A. Jurisdictional Hearing
1. Prosecution Case
Terrie Rachal testified that in 2017 she was employed as a secretary to an administrator, "Mr. Beede," at Freedom High School in Oakley, California. Rachal's desk was located outside of Beede's office, positioned in such a way that one could either walk past her desk to enter Beede's office or turn right and go behind her desk; by school rule, however, the area behind her desk was off-limits to students. School policy also prohibited students from having their phones out during class or in the office. If a phone was confiscated, the student could retrieve it after the school day ended at 3:00 p.m.
About 12:30 p.m. on December 6, 2017, a teacher walked into Rachal's office area "very fast and abruptly" and said, "I've had it, I've had it." The teacher was upset and handed Rachal a phone, which Rachal placed near her desk. D.M. followed closely behind and exchanged words with the teacher, after which Rachal told D.M. to sit and wait for Beede.
Beede eventually brought D.M. into his office. After "a while," D.M. came out of Beede's office, approached Rachal in the off-limits area behind her desk, and told her that he wanted his phone. Rachal told D.M. that he needed to leave the area because students were not allowed there. D.M. repeated that he wanted his phone. Beede replied he would get it back after school, but D.M. continued to demand his phone, standing "right over [Rachal's] shoulder."
D.M. then started opening the drawers of Rachal's desk. She told him to stop and to leave the area, but he went "from side to side" behind her while continuing to open her drawers. Rachal stood up, yelled "[s]top opening my drawers . . . [y]ou need to get back behind," and slammed a drawer shut, hoping he would leave.
Oakley Police Officer Casey Minister—assigned to Freedom High School as its "school resource officer"—was in a room next door when he heard Rachal yelling something to the effect of "Officer Minister, help." Minister maintained an office at the school and was known as the school resource officer to D.M. and the rest of the students. He was wearing his school resource officer uniform, including a badge, an insignia on his shirt indicating he was a school resource officer with the Oakley Police Department, and, in defense counsel's words, a "duty belt." At the time, he was tending to an unrelated "5150-type situation with another student."
Rachal testified that she did not call for help, but yelled for D.M. to stop going through her drawers and to leave the prohibited area.
Officer Minister responded to Rachal's call for help and observed that she was "frantic" and "upset," she was yelling that D.M. needed to get away from her, and D.M. was standing behind Rachal's desk. Minister knew students were not allowed in the area; in fact, there is a line on the floor with words stating students are not permitted there.
Officer Minister instructed D.M. to go into Beede's office.
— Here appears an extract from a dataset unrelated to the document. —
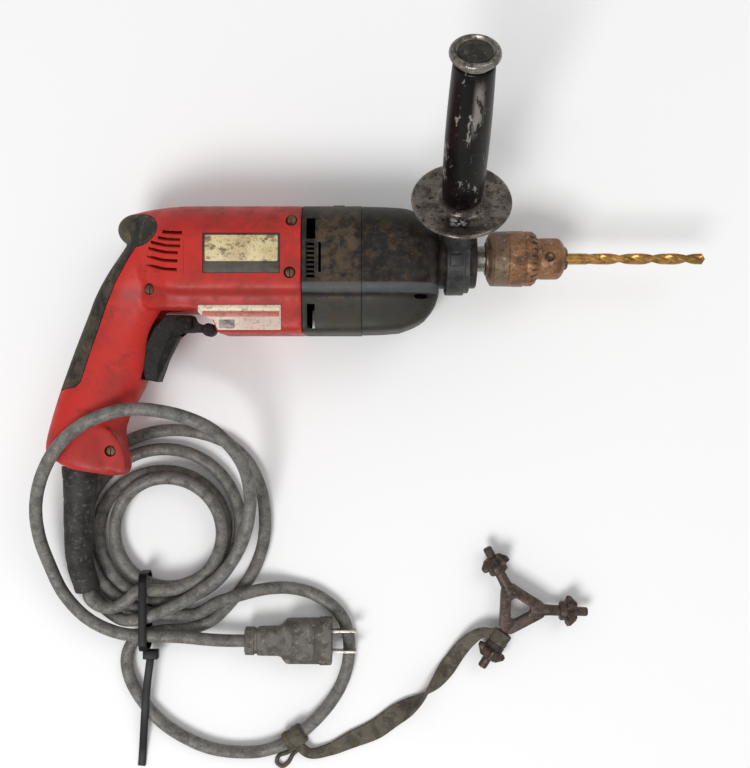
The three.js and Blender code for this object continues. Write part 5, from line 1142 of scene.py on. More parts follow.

D.M. refused, yelling profanities and stating, in the officer's words, "he wasn't going anywhere, he needed his phone back." D.M. tried to continue to "rifle through the drawers in . . . Rachal's desk looking for his cell phone."
Officer Minister placed his hand on D.M.'s arm (or touched his arm) to guide him into Beede's office and "[k]ind of push[ed] him in there a little bit" to "get his attention away from his cell phone and from [Rachal] because they were in a heated confrontation." D.M. again refused to comply.
D.M. "violently" pulled away from the officer. Officer Minister then grabbed D.M.'s arm and the back of his sweatshirt and walked with him into Beede's office. D.M. was yelling and cursing and trying to break free, "basically" saying, "give me my f''ing phone back, bruh, . . . don't f''ing touch me."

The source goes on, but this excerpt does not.